Last Friday Madrid responded to a Catalan declaration of independence by voting to invoke Article 155 of the Spanish constitution and take direct rule of the region, pending a fresh set of elections in the coming months. Spanish leaders had initially suggested that Puigdemont would be free to run once again for office, but the tone changed yesterday after calls for his prosecution.

In response, Puigdemont and allies fled to Belgium where it is thought they may seek to claim political asylum. Theo Francken, the country’s Secretary of State for Immigration & Asylum, initially welcomed an application but Belgian Prime Minister Charles Michel subsequently warned against “fanning the flames” by offering asylum.

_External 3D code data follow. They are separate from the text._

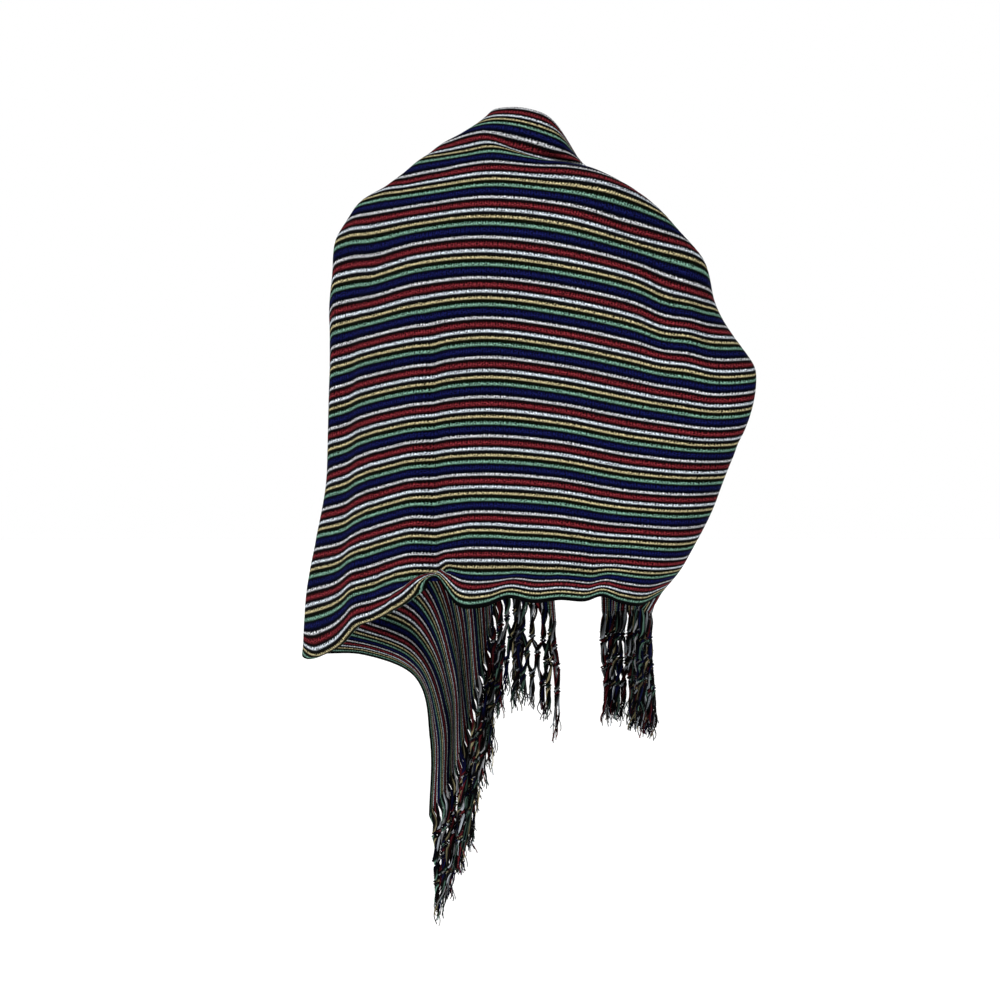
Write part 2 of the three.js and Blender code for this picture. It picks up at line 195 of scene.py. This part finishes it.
# Small creases of thin cloth, laid on the folds. Columns as for the folds.
CREASES = [
    (84, 330, 76, 560, 6, -3.4),
    (73, 560, 60, 668, 6, -3),
    (92, 250, 86, 400, 9, -1.6),
    (-30, 470, -38, 640, 10, -1.4),
    (20, 520, 12, 650, 9, 1.5),
    (-96, 430, -108, 640, 8, 1.6),
    (-152, 470, -150, 660, 6, -2),
    (-190, 300, -300, 330, 10, 1.8),
    (-170, 390, -290, 350, 9, -1.8),
    (-196, 470, -285, 400, 10, 2),
    (150, 180, 232, 260, 10, -1.6),
    (140, 300, 226, 360, 12, 1.6),
    (150, 500, 214, 520, 10, -1.8),
    (170, 400, 200, 610, 9, 1.8),
    (120, 600, 128, 676, 9, 2.2),
    (160, 590, 172, 676, 9, -2),
    (-120, 130, -205, 170, 10, -1.8),
    (-60, 110, -160, 120, 9, 1.5),
    (60, 100, 150, 110, 9, -1.5),
    (120, 80, 190, 105, 8, 1.6),
    (330, 120, 420, 260, 11, 2.4),
    (360, 330, 470, 420, 12, -2.6),
    (300, 260, 340, 420, 9, -2),
    (420, 60, 600, 110, 10, 2),
    (480, 180, 700, 225, 11, -2.6),
    (440, 560, 640, 610, 10, 2.4),
    (500, 460, 720, 500, 11, -2.2),
    (-330, 110, -430, 240, 11, 2.4),
    (-350, 420, -470, 470, 12, -2.4),
    (-430, 60, -620, 96, 10, 2),
    (-500, 200, -700, 230, 11, -2.6),
    (-460, 580, -650, 600, 10, 2.2),
    (-540, 380, -740, 372, 10, -2.4),
]


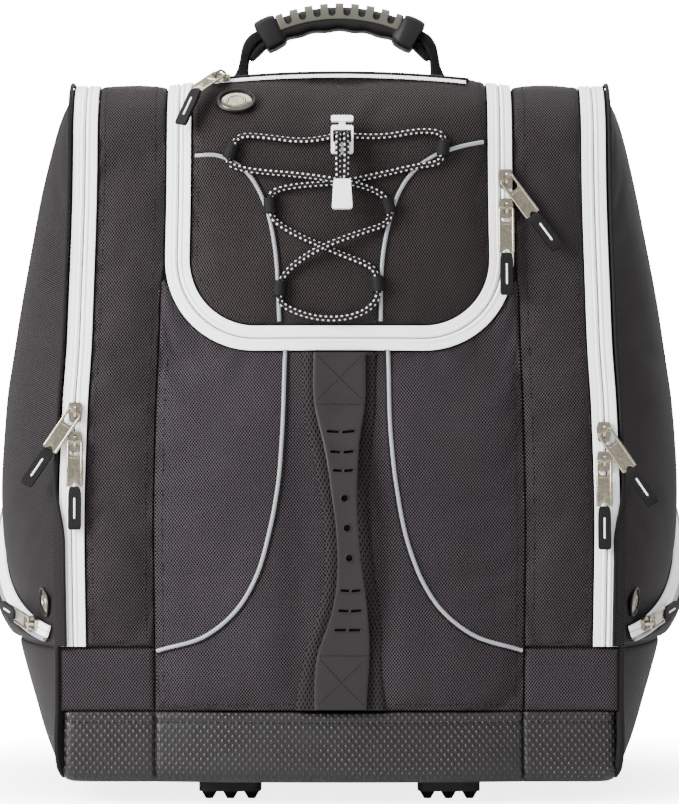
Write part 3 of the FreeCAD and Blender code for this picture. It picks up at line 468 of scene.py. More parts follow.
class Shader:
    """Short names for the nodes that one material is made of."""

    def __init__(self, name, roughness=0.7, metallic=0.0, **sockets):
        self.material = bpy.data.materials.new(name)
        self.material.use_nodes = True
        self.tree = self.material.node_tree
        self.surface = self.tree.nodes["Principled BSDF"]
        self.surface.inputs["Roughness"].default_value = roughness
        self.surface.inputs["Metallic"].default_value = metallic
        for socket, value in sockets.items():
            self.surface.inputs[socket.replace("_", " ")].default_value = value

    def node(self, kind, **fields):
        made = self.tree.nodes.new(kind)
        for field, value in fields.items():
            setattr(made, field, value)
        return made

    def plug(self, socket, value):
        if isinstance(value, bpy.types.NodeSocket):
            self.tree.links.new(value, socket)
        elif value is not None:
            socket.default_value = value

    def math(self, operation, a, b=None, c=None, clamp=False):
        made = self.node("ShaderNodeMath", operation=operation, use_clamp=clamp)
        for socket, value in zip(made.inputs, (a, b, c)):
            self.plug(socket, value)
        return made.outputs[0]

    def weave(self):
        """Across and along the cloth, in millimetres."""
        source = self.node("ShaderNodeUVMap", uv_map="weave")
        parts = self.node("ShaderNodeSeparateXYZ")
        self.plug(parts.inputs[0], source.outputs["UV"])
        return [self.math("MULTIPLY", parts.outputs[k], 1000.0) for k in (0, 1)]

    def place(self):
        return self.node("ShaderNodeTexCoord").outputs["Object"]

    def noise(self, scale, detail=2.0, rough=0.5, vector=None):
        made = self.node("ShaderNodeTexNoise")
        made.inputs["Scale"].default_value = scale
        made.inputs["Detail"].default_value = detail
        made.inputs["Roughness"].default_value = rough
        self.plug(made.inputs["Vector"], vector or self.place())
        return made.outputs["Fac"]

    def wave(self, value, period, shift=0.0):
        """A cosine of a millimetre distance, from 0 to 1."""
        turned = self.math("MULTIPLY_ADD", value, 2 * math.pi / period, shift)
        return self.math("MULTIPLY_ADD", self.math("COSINE", turned), 0.5, 0.5)

    def staggered(self, u, v, across, along):
        """Dots from 0 to 1 in staggered rows, with their periods in millimetres."""
        a = self.math("ADD", self.math("DIVIDE", u, across), self.math("DIVIDE", v, along))
        b = self.math("SUBTRACT", self.math("DIVIDE", u, across), self.math("DIVIDE", v, along))
        return self.math("MULTIPLY", self.wave(a, 1.0), self.wave(b, 1.0))

    def span(self, value, low, high, to_low=0.0, to_high=1.0):
        made = self.node("ShaderNodeMapRange", clamp=True, interpolation_type="SMOOTHSTEP")
        for socket, number in zip(made.inputs, (value, low, high, to_low, to_high)):
            self.plug(socket, number)
        return made.outputs[0]

    def blend(self, share, a, b):
        made = self.node("ShaderNodeMix", data_type="RGBA")
        self.plug(made.inputs["Factor"], share)
        for socket, value in ((made.inputs[6], a), (made.inputs[7], b)):
            self.plug(socket, (*value, 1.0) if isinstance(value, tuple) else value)
        return made.outputs[2]

    def shade(self, colour, share, amount):
        """A colour brightened or darkened by a 0 to 1 share about its half."""
        made = self.node("ShaderNodeHueSaturation")
        self.plug(made.inputs["Color"], colour)
        self.plug(made.inputs["Value"], self.math("MULTIPLY_ADD", share, amount, 1 - amount / 2))
        return made.outputs[0]

    def bump(self, height, distance, strength=1.0, under=None):
        made = self.node("ShaderNodeBump")
        made.inputs["Distance"].default_value = distance
        made.inputs["Strength"].default_value = strength
        self.plug(made.inputs["Height"], height)
        if under is not None:
            self.plug(made.inputs["Normal"], under)
        return made.outputs[0]

    def finish(self, colour=None, normal=None, roughness=None):
        self.plug(self.surface.inputs["Base Color"], colour)
        if normal is not None:
            self.plug(self.surface.inputs["Normal"], normal)
        if roughness is not None:
            self.plug(self.surface.inputs["Roughness"], roughness)
        return self.material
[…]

International criticism of the Spanish government has been muted, with political establishments wary about fighting back against the suppression of political opposition in Spain. Nigel Farage, however, hit out and said that “any pretence that Catalans can have free and fair elections on December 21st has been destroyed by the charges of rebellion and sedition”.

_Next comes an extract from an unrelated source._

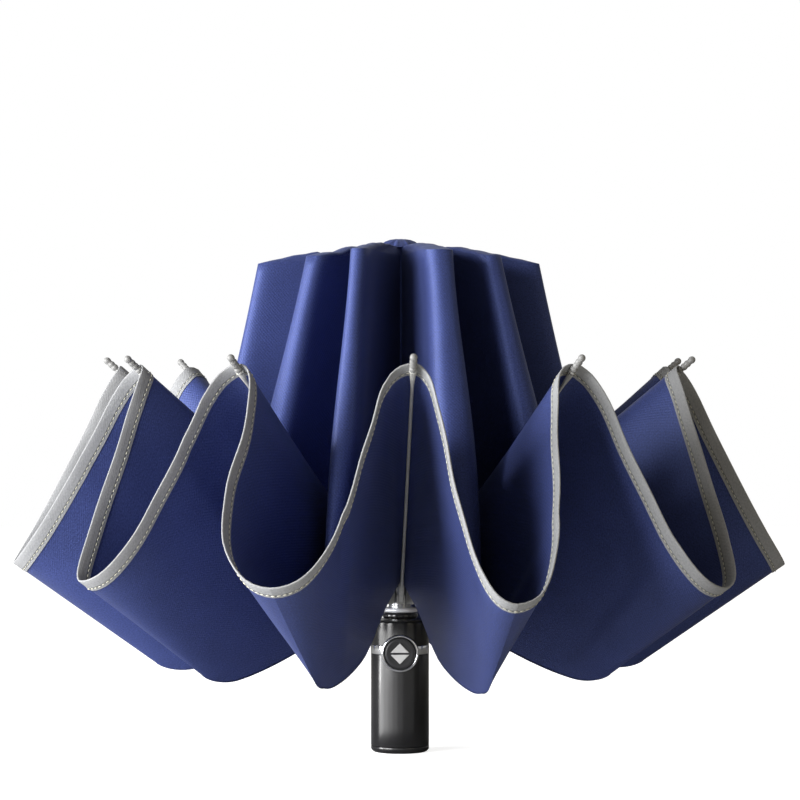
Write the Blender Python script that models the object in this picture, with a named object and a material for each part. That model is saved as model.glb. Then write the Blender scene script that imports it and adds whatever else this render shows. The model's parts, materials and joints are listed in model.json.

Meanwhile, elsewhere in Belgium, a trio of Remoaners made a secretive visit to EU chief negotiator Michel Barnier in Brussels. Former Deputy PM Nick Clegg – who was so unpopular in Sheffield Hallam that he lost his seat earlier this year to foul-mouthed manchild Jared O’Mara – led a group consisting of himself, Ken Clarke, and Labour peer Andrew Andonis, but refused to open up about the nature of their meeting.

Nigel Farage responded brilliantly, as usual, demanding his own meeting with Mr Barnier. Farage, speaking on behalf of the 17.4m Brits who voted to quit the failed EU, speaks for Britain with much greater legitimacy than the trio of bitter losers who met with Barnier yesterday. Farage pointed out that Barnier is “listening to a group of people who want to stop or delay Brexit”. Only time will tell if Mr Farage will get the same treatment.

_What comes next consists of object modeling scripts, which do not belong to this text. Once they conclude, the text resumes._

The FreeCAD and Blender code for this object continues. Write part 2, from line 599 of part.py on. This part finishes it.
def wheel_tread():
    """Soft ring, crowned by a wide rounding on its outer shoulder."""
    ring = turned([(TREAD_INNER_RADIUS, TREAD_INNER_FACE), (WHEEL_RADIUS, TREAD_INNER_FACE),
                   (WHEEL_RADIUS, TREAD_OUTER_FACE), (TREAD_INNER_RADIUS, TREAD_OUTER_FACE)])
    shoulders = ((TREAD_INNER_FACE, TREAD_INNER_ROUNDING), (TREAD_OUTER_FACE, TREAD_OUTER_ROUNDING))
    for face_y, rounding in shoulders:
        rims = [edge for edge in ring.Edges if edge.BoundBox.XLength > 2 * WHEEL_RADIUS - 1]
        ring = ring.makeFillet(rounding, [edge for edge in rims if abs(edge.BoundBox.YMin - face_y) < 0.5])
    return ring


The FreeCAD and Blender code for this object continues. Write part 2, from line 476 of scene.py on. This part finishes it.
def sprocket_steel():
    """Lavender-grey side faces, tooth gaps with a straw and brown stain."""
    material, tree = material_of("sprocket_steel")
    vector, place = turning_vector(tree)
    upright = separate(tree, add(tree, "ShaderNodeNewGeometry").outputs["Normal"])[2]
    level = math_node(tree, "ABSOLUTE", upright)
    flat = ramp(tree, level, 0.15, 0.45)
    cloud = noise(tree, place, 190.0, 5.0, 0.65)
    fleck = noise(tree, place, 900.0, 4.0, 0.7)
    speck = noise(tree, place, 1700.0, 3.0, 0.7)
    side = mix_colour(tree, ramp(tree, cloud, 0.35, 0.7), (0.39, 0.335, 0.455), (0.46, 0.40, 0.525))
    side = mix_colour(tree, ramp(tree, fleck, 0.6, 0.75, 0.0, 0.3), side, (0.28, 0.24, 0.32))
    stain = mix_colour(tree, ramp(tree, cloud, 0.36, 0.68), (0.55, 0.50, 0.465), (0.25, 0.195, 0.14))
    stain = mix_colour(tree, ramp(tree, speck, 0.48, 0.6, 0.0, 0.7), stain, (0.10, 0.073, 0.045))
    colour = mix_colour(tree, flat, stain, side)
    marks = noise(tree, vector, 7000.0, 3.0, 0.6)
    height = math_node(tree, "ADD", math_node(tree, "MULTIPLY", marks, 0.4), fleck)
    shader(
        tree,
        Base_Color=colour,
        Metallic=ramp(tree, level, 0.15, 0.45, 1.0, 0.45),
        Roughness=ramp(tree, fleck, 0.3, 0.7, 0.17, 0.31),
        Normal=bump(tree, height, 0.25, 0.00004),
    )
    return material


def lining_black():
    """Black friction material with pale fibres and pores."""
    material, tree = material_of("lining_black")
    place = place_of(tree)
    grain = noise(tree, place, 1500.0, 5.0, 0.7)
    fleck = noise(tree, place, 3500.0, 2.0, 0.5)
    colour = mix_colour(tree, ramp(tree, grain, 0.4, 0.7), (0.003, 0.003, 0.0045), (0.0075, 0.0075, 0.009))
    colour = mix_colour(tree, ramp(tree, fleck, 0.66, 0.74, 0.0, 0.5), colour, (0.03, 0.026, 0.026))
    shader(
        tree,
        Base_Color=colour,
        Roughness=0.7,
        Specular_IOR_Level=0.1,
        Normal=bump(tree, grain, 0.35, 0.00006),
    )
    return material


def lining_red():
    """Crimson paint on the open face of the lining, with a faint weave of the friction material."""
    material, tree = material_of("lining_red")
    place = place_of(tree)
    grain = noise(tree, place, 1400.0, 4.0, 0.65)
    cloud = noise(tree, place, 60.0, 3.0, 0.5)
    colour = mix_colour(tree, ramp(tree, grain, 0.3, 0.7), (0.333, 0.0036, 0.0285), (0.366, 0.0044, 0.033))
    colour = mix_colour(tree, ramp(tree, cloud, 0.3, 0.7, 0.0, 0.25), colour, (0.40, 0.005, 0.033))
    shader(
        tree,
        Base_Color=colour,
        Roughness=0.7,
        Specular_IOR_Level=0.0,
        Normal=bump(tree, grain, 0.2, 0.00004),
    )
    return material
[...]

Asked if he was attempting to put the brakes on Brexit, Clegg joked that he wished “it were that easy”. Comments about attempts to block Brexit have taken on greater significance, however, now that government ministers have conceded that a Brexit deal will need the support of parliament in order to be legally binding, giving bitter Remoaners yet another chance to undo the will of the British people. They will discover that there are bitter electoral consequences if they try to meddle.